>>

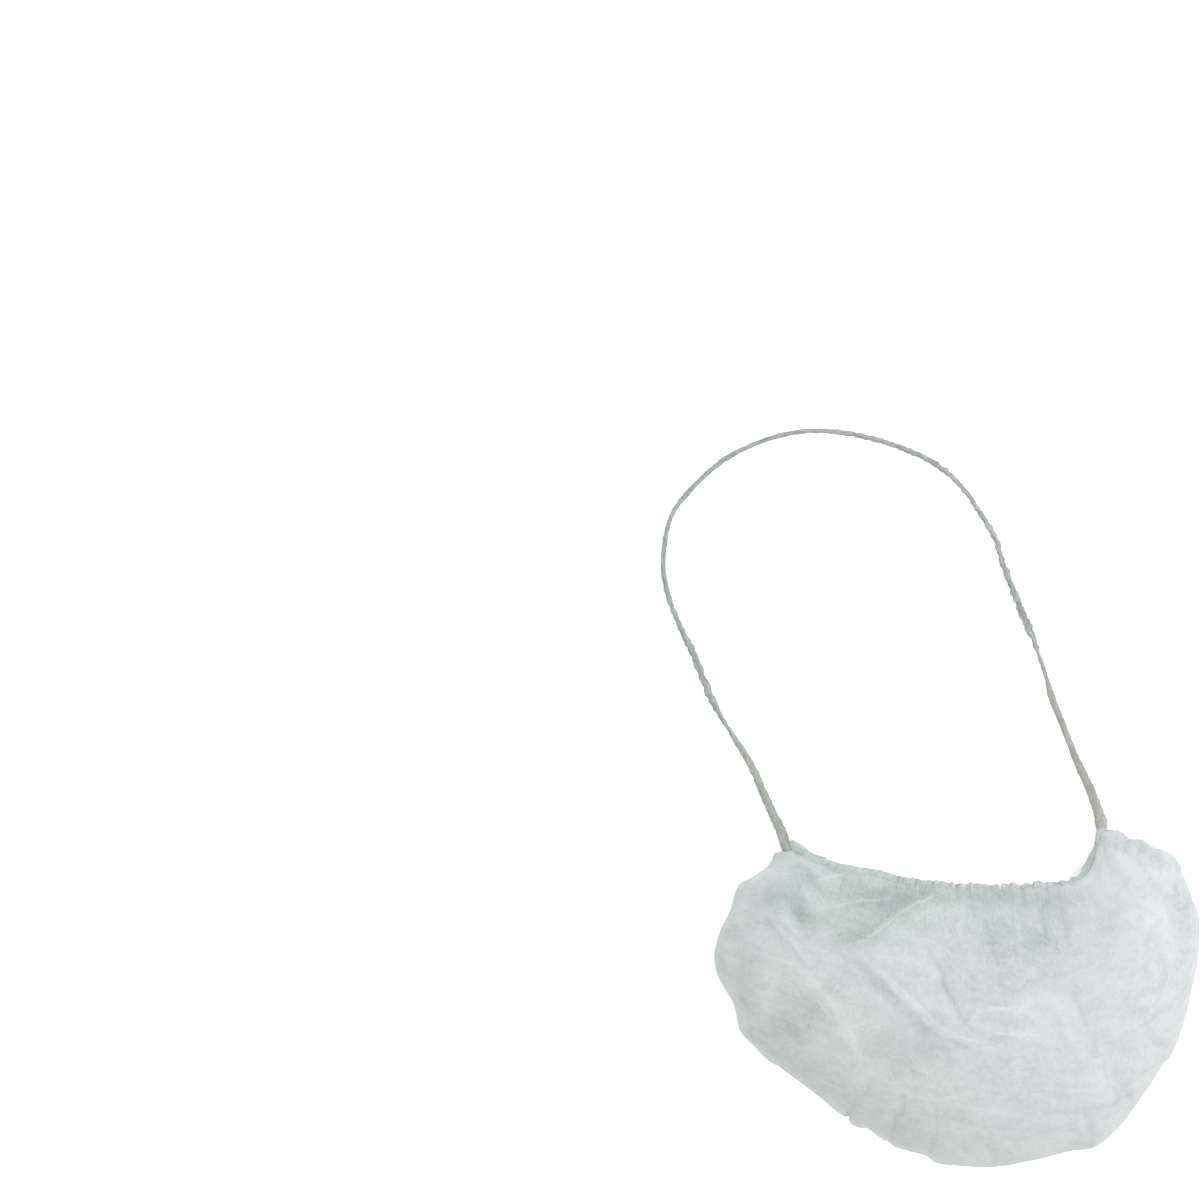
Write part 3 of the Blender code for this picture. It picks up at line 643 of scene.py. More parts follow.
def folded_pouch():
    """The pouch's outer surface with its folds, as a grid of columns from corner to corner, front to back edge.

    Returns the grid, the cloth's own places in metres for the UV map, and the sections.
    """
    at = even_rows(SECTIONS, COLUMNS, measure=slice(2, 4))
    section = read_sections(at)
    mouth = np.stack((section["mouth_x"], section["mouth_y"]), axis=-1)
    rim = smooth_rows(RIM, even_rows(RIM, COLUMNS))
    calm = calm_line(rim, 6)
    reach = np.linalg.norm(calm - mouth, axis=-1)
    share, height = section_curve(reach, section["crown"], section["lift"])
    place = mouth[:, None] + share[..., None] * (calm - mouth)[:, None]
    near_rim = np.exp(-(1 - share) * reach[:, None] / SCALLOP_DEPTH)
    place = place + near_rim[..., None] * (rim - calm)[:, None]
    smooth = np.dstack((place, height))

    # The cloth's own places: along the cloth at its widest, and down the sections.
    travelled = run_length(rim)
    down = np.zeros(share.shape)
    down[:, 1:] = np.cumsum(np.linalg.norm(np.diff(smooth, axis=1), axis=2), axis=1)
    uv = np.dstack((np.broadcast_to(travelled[:, None], down.shape), down))

    x, y = seen_places(smooth)
    row = np.arange(share.shape[1])
    column = np.linspace(0, 1, COLUMNS)[:, None]
    front = step(row, 0, 9) * (1 - step(row, PUFF_ROWS - 8, PUFF_ROWS + 4))
    corner = step(np.minimum(column, 1 - column), 0.0, 0.06)
    lobes = (swell_height(x, y) + fold_height(x, y)) * front[None] * corner
    grid = smooth + lobes[..., None] * outward_normals(smooth)
    # The left end is pressed down over the loop.
    grid[..., 2] = np.maximum(grid[..., 2], 0.0) * (LEFT_END_PRESSED + (1 - LEFT_END_PRESSED) * step(column, 0.0, 0.05))
    return grid, uv, section


def gather_noise(along, across):
    """Bumps of the cloth gathered by the elastic, for a place along the mouth and one across its hem."""
    return (
        soft_noise(along / 0.0024, across, 66) + 0.8 * soft_noise(along / 0.0055, across, 67)
        + 0.6 * soft_noise(along / 0.0014, across, 68)
    )


def wrinkles(grid, uv, section):
    """Fine wrinkles along the outward normals: gathers out of the hem, fans out of the corners, crinkles."""
    x, y, down = grid[..., 0], grid[..., 1], uv[..., 1]
    row = np.arange(grid.shape[1])
    column = np.linspace(0, 1, COLUMNS)[:, None]
    mouth = np.stack((section["mouth_x"], section["mouth_y"]), axis=-1)
    along_mouth = run_length(mouth)[:, None]
    gather = gather_noise(along_mouth, 5.3 + down / 0.012) * np.exp(-down / 0.007)
    gather = 0.0009 * gather * section["ruffle"][:, None]
    fans = corner_fan(x, y, mouth[-1], 15, 0.018, 0.0002, 21) + corner_fan(x, y, mouth[0], 15, 0.020, 0.0004, 31)
    crinkle = 0.00016 * crumple(x / 0.022, y / 0.022, 3, 2)
    live = (1 - step(row, PUFF_ROWS + 3, PUFF_ROWS + RIM_ROWS))[None]
    ends = step(np.minimum(column, 1 - column), 0.0, 0.02)
    grid = grid + ((gather + fans + crinkle) * live * ends)[..., None] * outward_normals(grid)
    outward = unit((grid[:, 0] - grid[:, PUFF_ROWS - 1]) * (1, 1, 0))
    bumps = 1 + 0.12 * gather_noise(along_mouth, 5.3)
    near = EDGE_REACH * section["ruffle"][:, None] * bumps * np.exp(-down / 0.003)
    return grid + near[..., None] * (outward[:, None] * 0.9 - UP * 0.4)


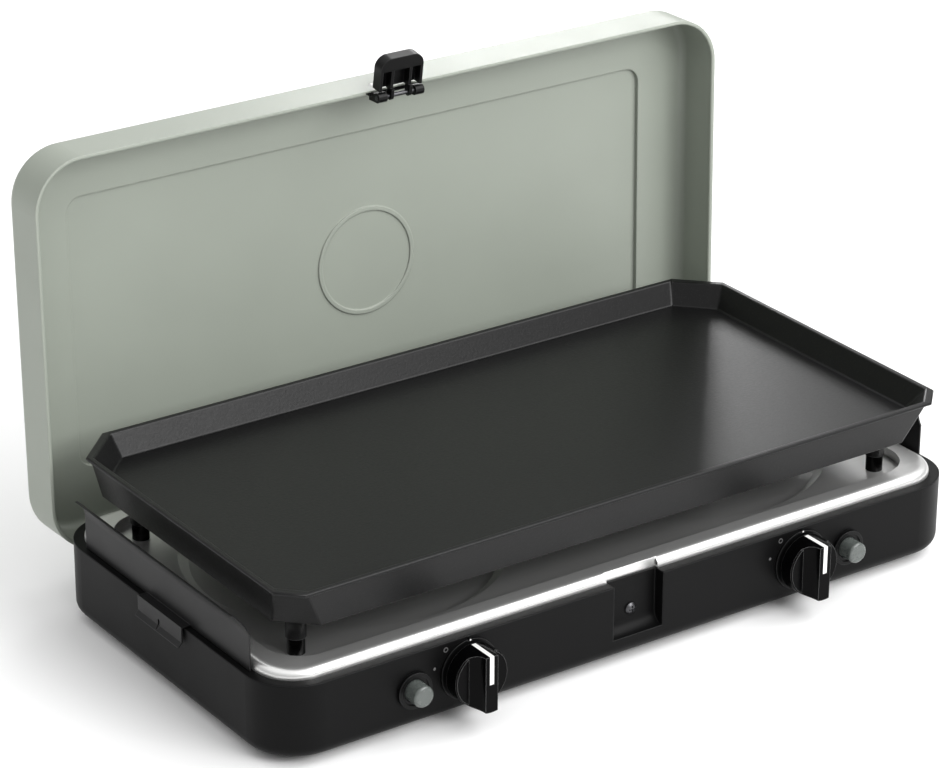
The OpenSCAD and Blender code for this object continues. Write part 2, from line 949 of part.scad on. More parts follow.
module lid_shell() color([0.62, 0.66, 0.6])
    opened_lid()
        difference() {
            translate([0, 0, rim_z]) {
                difference() {
                    union() {
                        translate([0, 0, lid_h])
                            lid_solid(0);
                        translate([0, 0, lid_h - 1])
                            linear_extrude(panel_h + 1)
                                rounded_rect(body_w - 2 * panel_inset, body_d - 2 * panel_inset, 12);
                    }
                    lid_hollow(2 * lid_t);
                    translate([0, 0, -1])
                        cube([body_w + 10, body_d + 10, 2], center = true);
                }
                lid_rim_bead();
                translate([0, 0, lid_h + panel_h - lid_t - emboss_h])
                    hollow_cylinder(emboss_h + lid_t / 2, emboss_r, emboss_r - emboss_w);
            }
            for (s = [-1, 1])
                translate([s * hinge_x, 0, 0])
                    leaf_rivet_places()
                        cylinder(h = 10, r = screw_r, center = true);
            latch_rivet_places()
                cylinder(h = 10, r = screw_r, center = true);
        }

// ---------- Latch ----------

module latch_rivet_places() {
    for (side = [-1, 1])
        translate([side * 11, front_y, rim_z + 10])
            rotate([90, 0, 0])
                children();
}

module latch_bracket() color([0.06, 0.06, 0.06])
    opened_lid()
        difference() {
            union() {
                translate([-19, front_y + lid_t, rim_z])
                    cube([38, 2.5, 17]);
                for (side = [-1, 1])
                    translate([side * (knuckle_in + knuckle_out) / 2, 0, 0])
                        along_x(knuckle_out - knuckle_in) {
                            translate([latch_y, latch_z])
                                circle(knuckle_r);
                            translate([front_y + lid_t, latch_z])
                                square([2.5 + knuckle_r, rim_z - latch_z + 3]);
                        }
            }
            translate([-30, latch_y, latch_z])
                rotate([0, 90, 0])
                    cylinder(h = 60, r = latch_pin_r);
            latch_rivet_places()
                cylinder(h = 10, r = screw_r, center = true);
        }

module latch_rivets() color([0.6, 0.6, 0.6])
    opened_lid()
        latch_rivet_places()
            translate([0, 0, -lid_t - 2.5]) {
                cylinder(h = lid_t + 2.5, r = screw_r);
                rotate([180, 0, 0])
                    domed_head(3, 1);
                translate([0, 0, lid_t + 2.5])
                    domed_head(3, 0.8);
            }

module latch_pin() color([0.4, 0.4, 0.4])
    opened_lid()
        translate([0, latch_y, latch_z])
            rotate([0, 90, 0])
                cylinder(h = 2 * knuckle_out + 1, r = latch_pin_r, center = true);

// Drawn hanging from its pin, and then swung out from the lid's front
module latch_flap() color([0.05, 0.05, 0.05])
    opened_lid()
        translate([0, latch_y, latch_z])
            rotate([-latch_turn, 0, 0])
                difference() {
                    union() {
                        translate([0, 1, 0])
                            rotate([90, 0, 0])
                                linear_extrude(flap_t)
                                    difference() {
                                        translate([0, -flap_l])
                                            flap_outline();
                                        translate([-flap_w, -flap_start])
                                            square([2 * flap_w, flap_l]);
                                    }
                        for (side = [-1, 1])
                            translate([side * rib_x, 0, 0])
                                along_x(rib_t) {
                                    circle(latch_pin_r + 1.4);
                                    translate([-latch_pin_r - 1.4, -flap_start - 1])
                                        square([2 * latch_pin_r + 2.8, flap_start + 1]);
                                }
                    }
                    for (side = [-1, 0, 1])
                        flap_pocket(side);
                    translate([-20, 0, 0])
                        rotate([0, 90, 0])
                            cylinder(h = 40, r = latch_pin_r + running_gap);
                }

module flap_outline() {
    tip_r = 8;
    translate([-flap_w / 2, tip_r])
        square([flap_w, flap_l]);
    translate([tip_r - flap_w / 2, 0])
        square([flap_w - 2 * tip_r, tip_r + 1]);
    for (side = [-1, 1])
        translate([side * (flap_w / 2 - tip_r), tip_r])
            circle(tip_r);
}

module flap_pocket(side) {
    half = flap_w / 2 - 2;
    inner = rib_x + rib_t / 2;
    low_x = side == 0 ? -rib_x + rib_t / 2 : (side > 0 ? inner : -half);
    wide = side == 0 ? 2 * rib_x - rib_t : half - inner;
    translate([low_x, 1 - flap_t + flap_skin, -flap_l + 9])
        cube([wide, flap_t, flap_l]);
}

// ---------- Griddle ----------

// Corners of a rectangle whose front and back corners are cut off at 45 degrees, at height z
function cut_corners(w, d, front_cut, back_cut, z) = [
    [-w / 2, -d / 2 + front_cut, z], [-w / 2 + front_cut, -d / 2, z],
    [w / 2 - front_cut, -d / 2, z], [w / 2, -d / 2 + front_cut, z],
    [w / 2, d / 2 - back_cut, z], [w / 2 - back_cut, d / 2, z],
    [-w / 2 + back_cut, d / 2, z], [-w / 2, d / 2 - back_cut, z]
];

function mix(low, high, share) = low + (high - low) * share;

// Section of the griddle's wall at height z, inset from the rim's outer edge
function griddle_section(z, inset) =
    let (rise = (z - griddle_low) / griddle_wall_h)
    cut_corners(
        griddle_w - 2 * inset, griddle_d - 2 * inset,
        mix(front_cut_low, front_cut_top, rise), mix(back_cut_low, back_cut_top, rise), z
    );

// Flared block from a section at low_z up to one at high_z
module flared_block(low_z, low_inset, high_z, high_inset) {
    sides = 8;
    points = concat(griddle_section(low_z, low_inset), griddle_section(high_z, high_inset));
    walls = [for (k = [0:sides - 1]) [k, sides + k, sides + (k + 1) % sides, (k + 1) % sides]];
    bottom = [[for (k = [0:sides - 1]) k]];
    top = [[for (k = [sides - 1:-1:0]) sides + k]];
    polyhedron(points, concat(bottom, walls, top));
}

module griddle_legs() {
    for (sx = [-1, 1], sy = [-1, 1])
        translate([sx * leg_x, sy * leg_y, 0])
            children();
}

module griddle_plate() color([0.12, 0.12, 0.12]) {
    translate([0, griddle_back, 0])
        difference() {
            union() {
                flared_block(griddle_low, griddle_lip + griddle_flare, griddle_top - 1, griddle_lip);
                translate([0, 0, griddle_top - griddle_lip_t])
                    linear_extrude(griddle_lip_t)
                        polygon([for (p = griddle_section(griddle_top, 0)) [p[0], p[1]]]);
            }
            flared_block(griddle_floor, tray_inset, griddle_top + 1, griddle_rim_t);
            flared_block(griddle_low - 1, under_inset, griddle_under, under_inset + 2);
        }
    griddle_legs()
        translate([0, 0, ledge_z + sleeve_h])
            cylinder(h = griddle_under + 1 - ledge_z - sleeve_h, r = leg_r);
}

module griddle_foot_sleeves() color([0.04, 0.04, 0.04])
    griddle_legs()
        translate([0, 0, ledge_z])
            cylinder(h = sleeve_h, r = sleeve_r);

// ---------- Wind shields ----------

// Sheet section of the shield at the left of the hob, in X and Z
module shield_outline() {
    flare_z = ledge_z + shield_h - shield_flare_h;
    translate([-shield_t / 2, ledge_z + 0.2])
        square([shield_t, flare_z - ledge_z - 0.2]);
    intersection() {
        translate([-shield_flare_r, flare_z])
            difference() {
                circle(shield_flare_r + shield_t / 2);
                circle(shield_flare_r - shield_t / 2);
            }
        translate([-shield_flare - 2, flare_z])
            square([shield_flare + 4, shield_flare_h]);
    }
}

// Strap over the housing's edge, with its lower end kicked outwards
module hook_outline() {
    outer_x = -(body_w / 2 - shield_x) - hook_gap - shield_t;
    low_z = ledge_z - hook_drop;
    kick_z = low_z + 3;
    translate([outer_x, ledge_z + 0.2])
        square([-outer_x, shield_t]);
    translate([outer_x, kick_z])
        square([shield_t, ledge_z + 0.5 - kick_z]);
    polygon([
        [outer_x, kick_z + 0.1], [outer_x + shield_t, kick_z + 0.1],
        [outer_x + shield_t - hook_kick, low_z], [outer_x - hook_kick, low_z]
    ]);
}

module wind_shield() color([0.1, 0.1, 0.1])
    difference() {
        translate([-shield_x, shield_y, 0]) {
            difference() {
                translate([0, shield_l / 2, 0])
                    rotate([90, 0, 0])
                        linear_extrude(shield_l)
                            shield_outline();
                translate([0, -shield_l / 2, ledge_z + shield_h])
                    rotate([45, 0, 0])
                        cube([4 * shield_flare, 1.42 * shield_cut, 1.42 * shield_cut], center = true);
            }
            translate([0, hook_y - shield_y + hook_l / 2, 0])
                rotate([90, 0, 0])
                    linear_extrude(hook_l)
                        hook_outline();
        }
        translate([-body_w / 2, hook_y + 1, ledge_z - 8])
            rotate([0, -90, 0])
                linear_extrude(10) {
                    square([4, 2.4], center = true);
                    for (end = [-2, 2])
                        translate([end, 0])
                            circle(1.2);
                }
    }
module left_wind_shield() wind_shield();
module right_wind_shield() mirror([1, 0, 0]) wind_shield();

// ---------- Nodes ----------

housing();
rubber_feet();
hob_top();
latch_catch_screw();
left_burner_bowl();
right_burner_bowl();
left_burner_cap();
right_burner_cap();
burner_screws();
left_gas_valve();
right_gas_valve();
left_injector();
right_injector();
gas_manifold();
gas_inlet();
left_igniter_body();
right_igniter_body();
left_ignition_lead();
right_ignition_lead();
left_spark_electrode();
right_spark_electrode();
left_knob_bezel();
right_knob_bezel();
left_spindle_washer();
right_spindle_washer();
left_spindle();
right_spindle();
left_knob();
right_knob();
left_knob_pointer();
right_knob_pointer();
left_igniter_button();
right_igniter_button();
base_hinge_brackets();
base_hinge_rivets();
hinge_pins();
lid_shell();
lid_hinge_leaves();
lid_hinge_rivets();
latch_bracket();
latch_rivets();
latch_pin();
latch_flap();
griddle_plate();
griddle_foot_sleeves();
left_wind_shield();
right_wind_shield();
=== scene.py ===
"""Looks of the two-burner camping stove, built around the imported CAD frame."""
import json
import math

import bmesh
import bpy
from mathutils import Matrix, Vector


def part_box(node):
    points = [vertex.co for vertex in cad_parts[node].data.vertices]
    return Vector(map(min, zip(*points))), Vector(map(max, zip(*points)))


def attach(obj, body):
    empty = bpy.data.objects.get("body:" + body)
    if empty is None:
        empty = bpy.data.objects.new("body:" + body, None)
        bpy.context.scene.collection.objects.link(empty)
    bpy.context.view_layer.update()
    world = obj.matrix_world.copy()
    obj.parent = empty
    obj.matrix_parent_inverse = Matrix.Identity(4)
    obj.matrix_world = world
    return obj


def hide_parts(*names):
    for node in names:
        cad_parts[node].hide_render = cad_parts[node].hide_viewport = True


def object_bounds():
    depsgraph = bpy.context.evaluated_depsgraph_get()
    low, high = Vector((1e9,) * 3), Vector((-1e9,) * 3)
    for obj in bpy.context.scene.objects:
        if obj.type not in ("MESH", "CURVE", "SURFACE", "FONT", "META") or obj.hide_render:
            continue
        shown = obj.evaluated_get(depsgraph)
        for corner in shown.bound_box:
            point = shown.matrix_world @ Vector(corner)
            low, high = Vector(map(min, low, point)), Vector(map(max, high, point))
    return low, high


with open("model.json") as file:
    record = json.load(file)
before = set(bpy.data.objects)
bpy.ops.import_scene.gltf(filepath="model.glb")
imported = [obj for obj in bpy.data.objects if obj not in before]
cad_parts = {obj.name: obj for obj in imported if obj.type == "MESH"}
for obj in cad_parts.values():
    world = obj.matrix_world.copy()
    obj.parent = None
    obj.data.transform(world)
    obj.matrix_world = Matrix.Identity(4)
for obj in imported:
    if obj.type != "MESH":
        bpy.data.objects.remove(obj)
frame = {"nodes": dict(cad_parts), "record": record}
CAD_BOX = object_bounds()
NODES = frame["nodes"]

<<

__Task__
In the listing above, locate the line containing "right_igniter_button();" and the line containing "point = shown.matrix_world". Extract those two lines and every line between them, exactly as written, and only those.

__Task output__
right_igniter_button();
base_hinge_brackets();
base_hinge_rivets();
hinge_pins();
lid_shell();
lid_hinge_leaves();
lid_hinge_rivets();
latch_bracket();
latch_rivets();
latch_pin();
latch_flap();
griddle_plate();
griddle_foot_sleeves();
left_wind_shield();
right_wind_shield();
=== scene.py ===
"""Looks of the two-burner camping stove, built around the imported CAD frame."""
import json
import math

import bmesh
import bpy
from mathutils import Matrix, Vector


def part_box(node):
    points = [vertex.co for vertex in cad_parts[node].data.vertices]
    return Vector(map(min, zip(*points))), Vector(map(max, zip(*points)))


def attach(obj, body):
    empty = bpy.data.objects.get("body:" + body)
    if empty is None:
        empty = bpy.data.objects.new("body:" + body, None)
        bpy.context.scene.collection.objects.link(empty)
    bpy.context.view_layer.update()
    world = obj.matrix_world.copy()
    obj.parent = empty
    obj.matrix_parent_inverse = Matrix.Identity(4)
    obj.matrix_world = world
    return obj


def hide_parts(*names):
    for node in names:
        cad_parts[node].hide_render = cad_parts[node].hide_viewport = True


def object_bounds():
    depsgraph = bpy.context.evaluated_depsgraph_get()
    low, high = Vector((1e9,) * 3), Vector((-1e9,) * 3)
    for obj in bpy.context.scene.objects:
        if obj.type not in ("MESH", "CURVE", "SURFACE", "FONT", "META") or obj.hide_render:
            continue
        shown = obj.evaluated_get(depsgraph)
        for corner in shown.bound_box:
            point = shown.matrix_world @ Vector(corner)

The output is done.